Im England-Chaos vor der XXL-Kulisse von rund 140.000 Fans wurde Hamiltons Teamkollege Valtteri Bottas Dritter. Sebastian Vettel kurvte nach einem selbstverschuldeten Dreher im Hinterfeld herum und musste später seinen Aston Martin wegen eines Defekts vorzeitig abstellen.
Mick Schumacher schaffte es nach einer fast 40-minütigen Rennunterbrechung wegen des Verstappen-Hamilton-Unfalls in seinem unterlegenen Haas nur als Letzter ins Ziel.
Nach neun Mercedes-Poles nacheinander hatte Verstappen die Silberpfeil-Serie in Silverstone durchbrochen. „Er hat gezeigt, wer Herr im Haus ist“, lobte Red-Bull-Motorsportberater Helmut Marko die Leistung des Niederländers. Mit dem Sieg der Sprint-Premiere über
17 Runden sicherte sich der 23-Jährige vor Hamilton zum vierten Mal am Stück die Pole Position und kassierte vorab drei Punkte. Mehr kamen für Verstappen nach seinem Unfall nicht mehr hinzu.
Festivalstimmung herrschte auf den Rängen – und bei den Fahrern. „Diese Flaggen zu sehen, diese Energie, diese Menschen, das verstärkt meine Liebe zum Sport noch“, schwärmte Hamilton beim Blick auf die Fanmassen vor dem Start. Voraussetzung für den Grand-Prix-Besuch waren bei den Ticketbesitzern entweder ein negativer Schnelltest oder der Nachweis über eine vollständige Impfung.
„Ich gebe alles“, kündigte Hamilton an, der in der Startaufstellung Besuch von Hollywood-Star Tom Cruise erhielt. Und dann ging es knallhart los! Seite an Seite duellierten sich Verstappen und Hamilton, nachdem die Roten Ampeln erloschen waren.
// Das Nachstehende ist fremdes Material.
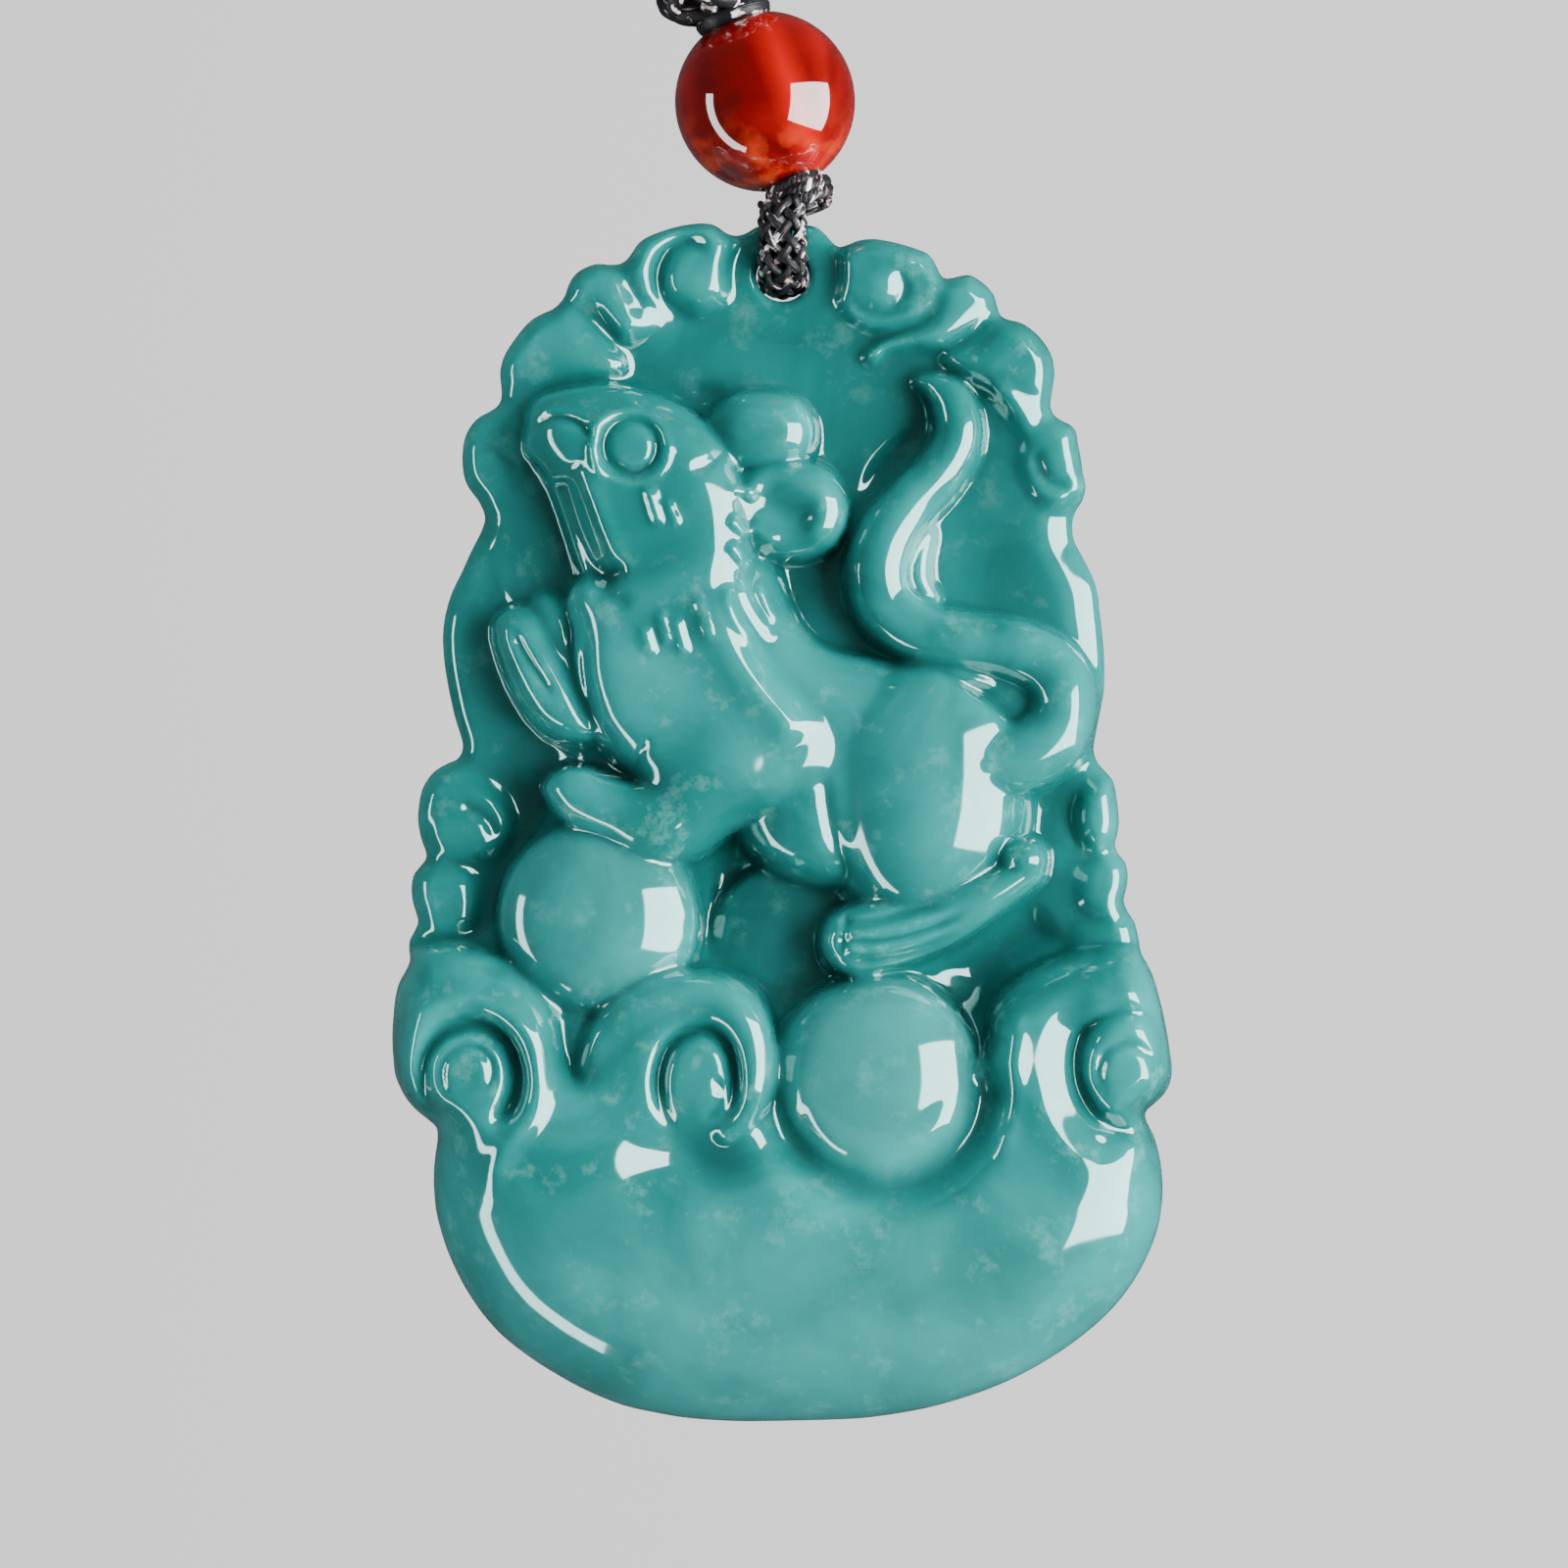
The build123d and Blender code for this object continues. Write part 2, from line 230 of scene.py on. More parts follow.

Nach nur einer Runde krachte es. In der Copse-Kurve, wo ein Tempo von etwa 290 km/h gefahren wird, touchierten sich der Führende Verstappen und Hamilton an den Reifen. Der Niederländer verlor die Kontrolle, schoss vom Asphalt ins Kiesbett und krachte in die Reifenstapel. „Er hat einen Schock und ist richtig durchgebeutelt worden“, berichtete Marko im TV-Sender Sky. Er bewertete Hamiltons Manöver als „fahrlässiges bis gefährliches Verhalten“und forderte eine Sperre. Verstappens Teamchef Christian Horner schimpfte: „Das ist ein enormer Unfall und es war zu 100 Prozent die Kurve von Max, Hamilton hätte nie in dieser Position sein dürfen.“
Mit einem stehenden Start ging das Spektakel weiter. Hamilton musste nun Gas geben, war er doch von den Rennkommissaren mit einer Zehn-Sekunden-Strafe belegt worden. Hamilton griff vehement an und war auf den letzten Kilometern nochmal dran – und schnappte sich vor Leclerc noch den umjubelten Heimsieg.